Christophe Huchet obtient dans la foulée le statut de « membre affilié à l’ISIR » et devient “le pilote” du projet. Le but est simple : savoir utiliser cette prothèse comme on pourrait se servir de son bras. Autrement dit, être en mesure de réaliser le maximum de gestes au quotidien. Ce qu’est parvenu à faire au fur et à mesure Christophe Huchet. Pour tester davantage leur prothèse, l’équipe de l’ISIR participe au Cybathlon Challenges, une compétition internationale durant laquelle des athlètes en situation de handicap s’affrontent lors d’épreuves reposant sur l'utilisation de technologies d'assistance bionique. En mai 2022, la seule équipe française en lice dans la compétition concourt dans la catégorie Arm Prothésis Race et remporte l’épreuve. Christophe Huchet, pilote de l’équipe, devait entre autres, dans un temps imparti, déplacer des objets du quotidien d’un point A à un point B seulement à l’aide de la prothèse. Une prouesse réalisée en 2 minutes et 27 secondes.
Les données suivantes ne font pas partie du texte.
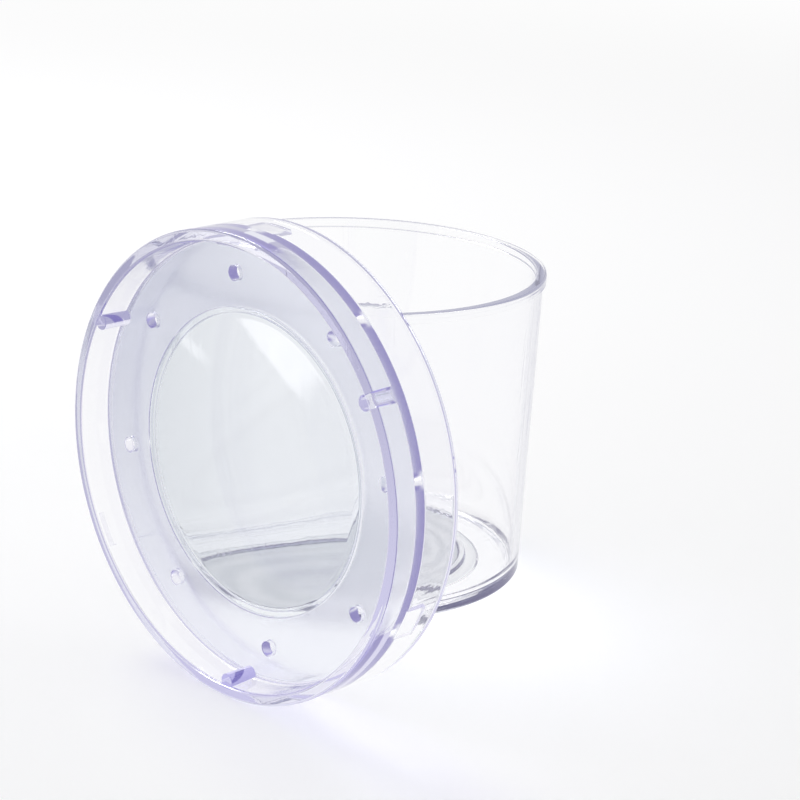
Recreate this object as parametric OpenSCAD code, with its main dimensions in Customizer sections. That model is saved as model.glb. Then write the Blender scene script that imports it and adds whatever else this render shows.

Une performance dont il tire une certaine fierté, mais sans commune mesure avec celle de faire partie de cette aventure depuis le début. « Avec ce projet de prothèse, j'ai surtout le sentiment de contribuer à la société. Notamment en donnant les clés du fonctionnement de cette prothèse qui a vocation à améliorer la vie de beaucoup de personnes ».